**** STORED DATA
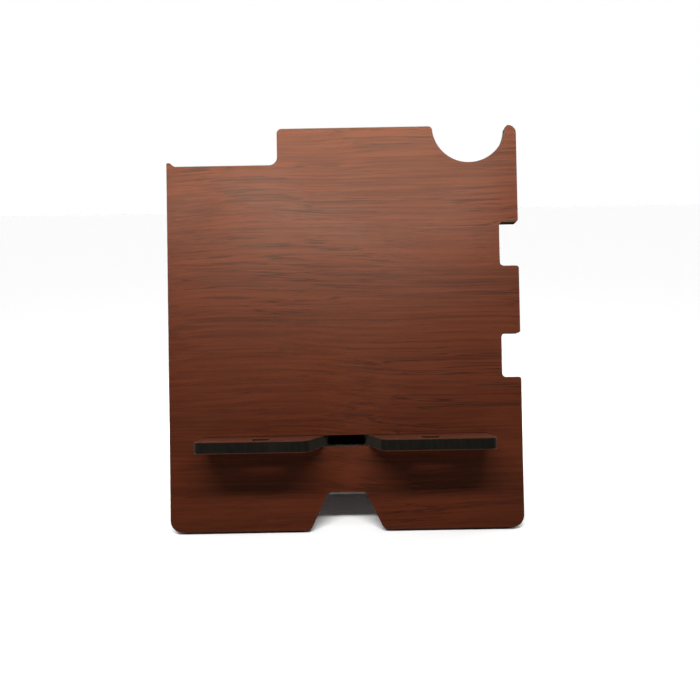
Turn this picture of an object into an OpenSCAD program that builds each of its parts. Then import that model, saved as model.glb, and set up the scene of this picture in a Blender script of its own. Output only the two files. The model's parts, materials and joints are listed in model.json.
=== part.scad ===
// Slot-together tablet stand: two laminated boards that lock at right angles.
// The front board leans back and carries the tablet. The shelf board passes through
// a slot in it: its two prongs hold the tablet and its long tail is the back leg.

/* [Boards] */
// Width of both boards
board_w = 260; // [260:1:300]
// Height of the front board, measured along its face
board_h = 297.6; // [290:0.2:340]
// Overall thickness of both boards, laminate included
board_t = 8; // [6:0.5:10]
// Thickness of the decorative laminate on each face
laminate_t = 0.5; // [0.3:0.1:0.8]
// Length of the shelf board from its prong tips to its tail
shelf_len = 260; // [230:1:300]
// Radius of the outer corners at the desk
corner_r = 9; // [2:0.5:12]

/* [Shelf prongs] */
// Height of the shelf slot's lower edge above the board's bottom edge
slot_low = 61.5; // [50:0.5:75]
// Play between the shelf board and the top of its slot
slot_play = 0.2; // [0.1:0.05:0.4]
// Reach of the prongs in front of the board
prong_reach = 40; // [36:1:55]
// Distance between the outer sides of the two prongs
prong_span = 207; // [190:1:220]
// Distance between the prong tips, where the gap between them is widest
gap_mouth = 51.6; // [44:0.2:60]
// Width of the gap between the prongs at its closed end
gap_end = 27; // [20:1:34]
// Depth of the gap's closed end behind the board's back
gap_behind = 4; // [2:0.5:10]
// Radius of the corners at the gap's closed end
gap_end_r = 4.5; // [2:0.5:6]
// Radius of the prongs' front corners
prong_r = 8; // [2:0.5:10]
// Radius of the shelf board's shoulders, where it widens behind the front board
shoulder_r = 4; // [2:0.5:6]

/* [Cable holes] */
// Distance of each cable hole's centre from the centre line
cable_x = 59.6; // [54:0.2:66]
// Width of the cable hole in each prong
cable_w = 12.2; // [9:0.2:16]
// Length of the cable hole, front to back
cable_l = 14; // [10:0.5:18]
// Distance of the cable hole from the front face of the board
cable_back = 17.3; // [12:0.1:20]
// Radius of the cable hole's corners
cable_r = 1.5; // [0.5:0.5:3]

/* [Cable arches] */
// Width of the arch in each ground edge, at its foot
arch_foot = 54; // [44:1:70]
// Width of the arch at its top
arch_top = 28; // [20:1:36]
// Height of the arch
arch_h = 27.7; // [20:0.1:34]
// Radius where the arch meets the ground edge
arch_foot_r = 6; // [2:0.5:8]
// Radius of the arch's upper corners
arch_top_r = 4.5; // [2:0.5:6]

/* [Top edge] */
// Depth of the rest cut into the left of the top edge
rest_depth = 27; // [20:0.1:34]
// Distance of the rest's inner wall from the board's centre line
rest_wall = 47.8; // [40:0.1:60]
// Radius at the top of the rest's inner wall
rest_top_r = 3.5; // [1:0.5:6]
// Radius where the rest's floor meets its inner wall
rest_inner_r = 6; // [2:0.5:10]
// Height of the small horn at the rest's open end
horn_h = 2.8; // [2:0.1:5]
// Width of that horn at its foot
horn_w = 5.6; // [4.8:0.1:8]
// Distance of the round cut-out's centre from the board's centre line
round_x = 94.8; // [85:0.1:95]
// Radius of the round cut-out
round_r = 27.2; // [22:0.1:27.5]
// Radius of the lead-in at the round cut-out's left
lead_r = 3; // [1:0.5:5]
// Size of the small flat that takes the point off the tip at the round cut-out's right
tip_flat = 1.6; // [1:0.1:1.9]
// Radius of the board's corner beside that tip
tip_r = 6; // [3:0.5:6]

/* [Side hook] */
// Height of the lower notch's bottom above the board's bottom edge
notch_low = 110.4; // [95:0.1:120]
// Height of each notch
notch_h = 32.4; // [26:0.1:36]
// Height of the hook left between the two notches
hook_h = 50; // [44:1:56]
// Depth of the notches
notch_depth = 14; // [8:1:20]
// Radius at the mouths of the notches
notch_mouth_r = 2; // [0.5:0.5:4]
// Radius of the notches' inner corners
notch_inner_r = 3; // [1:0.5:6]

/* [Hidden] */

// Turn in degrees between two points of a rounded corner
arc_step = 7.5;
// Strip at the ground edges where the laminate is sanded away
sanded = 2;
// Clearance at each side of the prongs in the slot
side_play = 0.2;
// Clearance between the shelf board's shoulders and the back of the front board
shoulder_play = 0.1;
// Slope and radii of the horn at the rest's open end
horn_slope = 3.2;
horn_foot_r = 4;
horn_tip_r = 0.6;
horn_back_r = 0.8;
// Length by which a cutting shape runs past the board
past = 1;

core_t = board_t - 2 * laminate_t;
slot_h = board_t + slot_play;
shelf_top = slot_low + board_t;
tail_d = shelf_len - prong_reach;
// The tail's lower arris and the front board's back arris stand on the same level
lean = atan((slot_low + laminate_t) / (tail_d - board_t + laminate_t));
lift = (board_t - laminate_t) * sin(lean);
// Depth range of the leaning stand on the desk, used to centre it on the origin
front_y = slot_low * sin(lean) - prong_reach * cos(lean);
back_y = shelf_top * sin(lean) + tail_d * cos(lean);
centre_y = (front_y + back_y) / 2;

laminate_colour = [0.42, 0.17, 0.11];
core_colour = [0.12, 0.11, 0.09];

// ---- outlines with rounded corners: each corner is [x, y, radius] ----

function unit(v) = v / norm(v);
function short_turn(a) = a > 180 ? a - 360 : a < -180 ? a + 360 : a;
function flat(corner) = [corner.x, corner.y];
function fixed(points) = [for (p = points) [p.x, p.y, 0]];
function after_first(list) = [for (i = [1:len(list) - 1]) list[i]];

function arc_points(centre, r, start, turn, step = arc_step) =
    let (steps = ceil(abs(turn) / step))
    [for (i = [0:steps]) centre + r * [cos(start + turn * i / steps), sin(start + turn * i / steps)]];

function corner_points(before, corner, after, r) =
    let (
        u = unit(before - corner),
        v = unit(after - corner),
        half = acos(u * v) / 2,
        centre = corner + unit(u + v) * r / sin(half),
        first = corner + u * r / tan(half) - centre,
        last = corner + v * r / tan(half) - centre,
        start = atan2(first.y, first.x)
    )
    arc_points(centre, r, start, short_turn(atan2(last.y, last.x) - start));

function rounded(path) =
    let (n = len(path))
    [
        for (i = [0:n - 1])
        each (path[i].z == 0 ? [flat(path[i])] :
            corner_points(flat(path[(i + n - 1) % n]), flat(path[i]), flat(path[(i + 1) % n]), path[i].z))
    ];

// A cable arch, as the corners met while going right along a ground edge at height y
function arch(y, up) = [
    [-arch_foot / 2, y, arch_foot_r],
    [-arch_top / 2, y + up * arch_h, arch_top_r],
    [arch_top / 2, y + up * arch_h, arch_top_r],
    [arch_foot / 2, y, arch_foot_r]
];
function reversed(list) = [for (i = [len(list) - 1:-1:0]) list[i]];

// One notch in the right edge, from its lower to its upper corner
function notch(low) = [
    [board_w / 2, low, notch_mouth_r],
    [board_w / 2 - notch_depth, low, notch_inner_r],
    [board_w / 2 - notch_depth, low + notch_h, notch_inner_r],
    [board_w / 2, low + notch_h, notch_mouth_r]
];

// ---- front board, drawn upright: X is across, Y is up the face ----

// The long rest, its inner wall and the horn that stops things rolling off its open end
function left_rest() =
    let (
        floor_y = board_h - rest_depth,
        horn_foot = -board_w / 2 + horn_w
    )
    [
        [-rest_wall, board_h, rest_top_r],
        [-rest_wall, floor_y, rest_inner_r],
        [horn_foot, floor_y, horn_foot_r],
        [horn_foot - horn_slope, floor_y + horn_h, horn_tip_r],
        [-board_w / 2, floor_y + horn_h, horn_back_r]
    ];

// The half-round cut-out, met from the tip on its right to the lead-in on its left
function round_cutout() =
    let (
        centre = [round_x, board_h],
        tip = asin(tip_flat / round_r),
        meet = asin(lead_r / (round_r + lead_r)),
        lead_centre = centre - (round_r + lead_r) * [cos(meet), sin(meet)]
    )
    [
        [round_x + round_r + tip_flat, board_h, 0],
        each fixed(arc_points(centre, round_r, -tip, tip + meet - 180, arc_step / 2)),
        each fixed(after_first(arc_points(lead_centre, lead_r, meet, 90 - meet)))
    ];

front_path = concat(
    [[-board_w / 2, 0, corner_r]],
    arch(0, 1),
    [[board_w / 2, 0, corner_r]],
    notch(notch_low),
    notch(notch_low + notch_h + hook_h),
    [[board_w / 2, board_h, tip_r]],
    round_cutout(),
    left_rest()
);

module front_outline() {
    difference() {
        polygon(rounded(front_path));
        translate([-prong_span / 2 - side_play, slot_low])
            square([prong_span + 2 * side_play, slot_h]);
    }
}

// ---- shelf board, drawn flat: X is across, Y is the depth behind the front face ----

shoulder_d = board_t + shoulder_play;

shelf_path = concat(
    [
        [-prong_span / 2, -prong_reach, prong_r],
        [-gap_mouth / 2, -prong_reach, prong_r],
        [-gap_end / 2, board_t + gap_behind, gap_end_r],
        [gap_end / 2, board_t + gap_behind, gap_end_r],
        [gap_mouth / 2, -prong_reach, prong_r],
        [prong_span / 2, -prong_reach, prong_r],
        [prong_span / 2, shoulder_d, 0],
        [board_w / 2, shoulder_d, shoulder_r],
        [board_w / 2, tail_d, corner_r]
    ],
    reversed(arch(tail_d, -1)),
    [
        [-board_w / 2, tail_d, corner_r],
        [-board_w / 2, shoulder_d, shoulder_r],
        [-prong_span / 2, shoulder_d, 0]
    ]
);

module cable_hole(side) {
    middle = side * cable_x;
    near = -cable_back;
    far = -cable_back - cable_l;
    polygon(rounded([
        [middle - cable_w / 2, far, cable_r],
        [middle + cable_w / 2, far, cable_r],
        [middle + cable_w / 2, near, cable_r],
        [middle - cable_w / 2, near, cable_r]
    ]));
}

module shelf_outline() {
    difference() {
        polygon(rounded(shelf_path));
        cable_hole(-1);
        cable_hole(1);
    }
}

// ---- placing ----

// Leans the upright stand back on its ground edges and centres it on the origin
module leaning() {
    translate([0, -centre_y, lift])
        rotate([-lean, 0, 0])
            children();
}

// One layer of the front board: depth is its distance behind the front face
module front_layer(depth, thickness, trim = 0) {
    leaning()
        translate([0, depth, 0])
            rotate([90, 0, 0])
                translate([0, 0, -thickness])
                    linear_extrude(thickness)
                        difference() {
                            front_outline();
                            translate([-board_w, -past])
                                square([2 * board_w, past + trim]);
                        }
}

// One layer of the shelf board: height is its underside above the board's bottom edge
module shelf_layer(height, thickness, trim = 0) {
    leaning()
        translate([0, 0, height])
            linear_extrude(thickness)
                difference() {
                    shelf_outline();
                    translate([-board_w, tail_d - trim])
                        square([2 * board_w, past + trim]);
                }
}

module front_board_core() {
    color(core_colour)
        front_layer(laminate_t, core_t);
}

module front_board_face_laminate() {
    color(laminate_colour)
        front_layer(0, laminate_t);
}

module front_board_back_laminate() {
    color(laminate_colour)
        front_layer(board_t - laminate_t, laminate_t, sanded);
}

module shelf_board_core() {
    color(core_colour)
        shelf_layer(slot_low + laminate_t, core_t);
}

module shelf_board_top_laminate() {
    color(laminate_colour)
        shelf_layer(shelf_top - laminate_t, laminate_t);
}

module shelf_board_underside_laminate() {
    color(laminate_colour)
        shelf_layer(slot_low, laminate_t, sanded);
}

front_board_core();
front_board_face_laminate();
front_board_back_laminate();
shelf_board_core();
shelf_board_top_laminate();
shelf_board_underside_laminate();
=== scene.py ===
import json
import math

import bpy
from mathutils import Matrix, Vector

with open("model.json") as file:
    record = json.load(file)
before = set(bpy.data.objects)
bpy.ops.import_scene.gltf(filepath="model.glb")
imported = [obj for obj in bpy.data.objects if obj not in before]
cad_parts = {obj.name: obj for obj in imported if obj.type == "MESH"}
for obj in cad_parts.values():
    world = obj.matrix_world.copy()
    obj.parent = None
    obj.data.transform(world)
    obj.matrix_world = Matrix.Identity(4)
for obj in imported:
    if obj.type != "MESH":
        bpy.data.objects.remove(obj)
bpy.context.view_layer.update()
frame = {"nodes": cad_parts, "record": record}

# The leaning front board's own directions. The prong tops are square to its face, so they face up
# along it.
mounts = {m["name"]: m for m in frame["record"]["mounts"]}
ACROSS = Vector((1, 0, 0))
UP = Vector(mounts["left_prong_top"]["axis"])
OUT = Vector(mounts["front_face"]["axis"])
FACE = Vector(mounts["front_face"]["pos_m"])
LEAN = math.atan2(UP.y, UP.z)

# The Mix node's colour sockets share their names with its number sockets, so they are taken by place
MIX_FIRST = 6
MIX_SECOND = 7
MIX_RESULT = 2
BEVEL_SAMPLES = 6


def from_face(across, up, out):
    """The point this far across, up and out from the front face's mount, in metres."""
    return FACE + ACROSS * across + UP * up + OUT * out


def colour(red, green, blue):
    return (red, green, blue, 1.0)


WHITE = colour(1.0, 1.0, 1.0)


# ---- camera ----

CAMERA_PLACE = from_face(0.008, -0.0623, 0.4645)
# How far the view tips up from square-on to the front face
CAMERA_TIP = math.radians(1.02)
CAMERA_ROLL = math.radians(-1.0)
# In millimetres, on a 36 mm sensor
CAMERA_LENS = 32.39
CAMERA_SHIFT_X = -0.0083
CAMERA_SHIFT_Y = 0.0314
CAMERA_CLIP_START = 0.01


def make_camera():
    data = bpy.data.cameras.new("camera")
    data.lens = CAMERA_LENS
    data.shift_x = CAMERA_SHIFT_X
    data.shift_y = CAMERA_SHIFT_Y
    data.clip_start = CAMERA_CLIP_START
    camera = bpy.data.objects.new("camera", data)
    bpy.context.scene.collection.objects.link(camera)
    forward = UP * math.sin(CAMERA_TIP) - OUT * math.cos(CAMERA_TIP)
    top = ACROSS.cross(forward)
    turn = Matrix((ACROSS, top, -forward)).transposed() @ Matrix.Rotation(CAMERA_ROLL, 3, "Z")
    camera.matrix_world = Matrix.Translation(CAMERA_PLACE) @ turn.to_4x4()
    bpy.context.scene.camera = camera


# ---- lights and floor ----

# Two light strips run across above the stand: one well in front of it, one nearly over its top edge.
# Their powers are in watts and their spreads in degrees.
FRONT_STRIP = {
    "place": from_face(-0.03, 0.171, 0.35),
    "aim": from_face(-0.03, -0.06, 0),
    "power": 2.85,
    "tint": (1.0, 1.0, 1.0),
    "spread": 180,
}
TOP_STRIP = {
    "place": from_face(-0.03, 0.31, 0.18),
    "aim": from_face(-0.03, 0.125, 0),
    "power": 0.47,
    "tint": (1.0, 1.0, 0.88),
    "spread": 48,
}
STRIP_WIDTH = 0.45
STRIP_HEIGHT = 0.05
# The room's strength behind the stand and before it, and the directions' y between which it changes
WALL_BEHIND = 2.4
WALL_BEFORE = 0.05
WALL_CHANGE_START = -0.05
WALL_CHANGE_END = 0.4
FLOOR_SIZE = 30
# The floor is white paper, overexposed in the picture: it throws back less light than it shows
FLOOR_BOUNCE = colour(0.5, 0.5, 0.5)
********
### EXERCISE
Each line from the one holding "front_board_core();" to the one holding "BEVEL_SAMPLES = 6", those two included, is to be transcribed exactly, and no other line.

### SOLUTION TO THE EXERCISE
front_board_core();
front_board_face_laminate();
front_board_back_laminate();
shelf_board_core();
shelf_board_top_laminate();
shelf_board_underside_laminate();
=== scene.py ===
import json
import math

import bpy
from mathutils import Matrix, Vector

with open("model.json") as file:
    record = json.load(file)
before = set(bpy.data.objects)
bpy.ops.import_scene.gltf(filepath="model.glb")
imported = [obj for obj in bpy.data.objects if obj not in before]
cad_parts = {obj.name: obj for obj in imported if obj.type == "MESH"}
for obj in cad_parts.values():
    world = obj.matrix_world.copy()
    obj.parent = None
    obj.data.transform(world)
    obj.matrix_world = Matrix.Identity(4)
for obj in imported:
    if obj.type != "MESH":
        bpy.data.objects.remove(obj)
bpy.context.view_layer.update()
frame = {"nodes": cad_parts, "record": record}

# The leaning front board's own directions. The prong tops are square to its face, so they face up
# along it.
mounts = {m["name"]: m for m in frame["record"]["mounts"]}
ACROSS = Vector((1, 0, 0))
UP = Vector(mounts["left_prong_top"]["axis"])
OUT = Vector(mounts["front_face"]["axis"])
FACE = Vector(mounts["front_face"]["pos_m"])
LEAN = math.atan2(UP.y, UP.z)

# The Mix node's colour sockets share their names with its number sockets, so they are taken by place
MIX_FIRST = 6
MIX_SECOND = 7
MIX_RESULT = 2
BEVEL_SAMPLES = 6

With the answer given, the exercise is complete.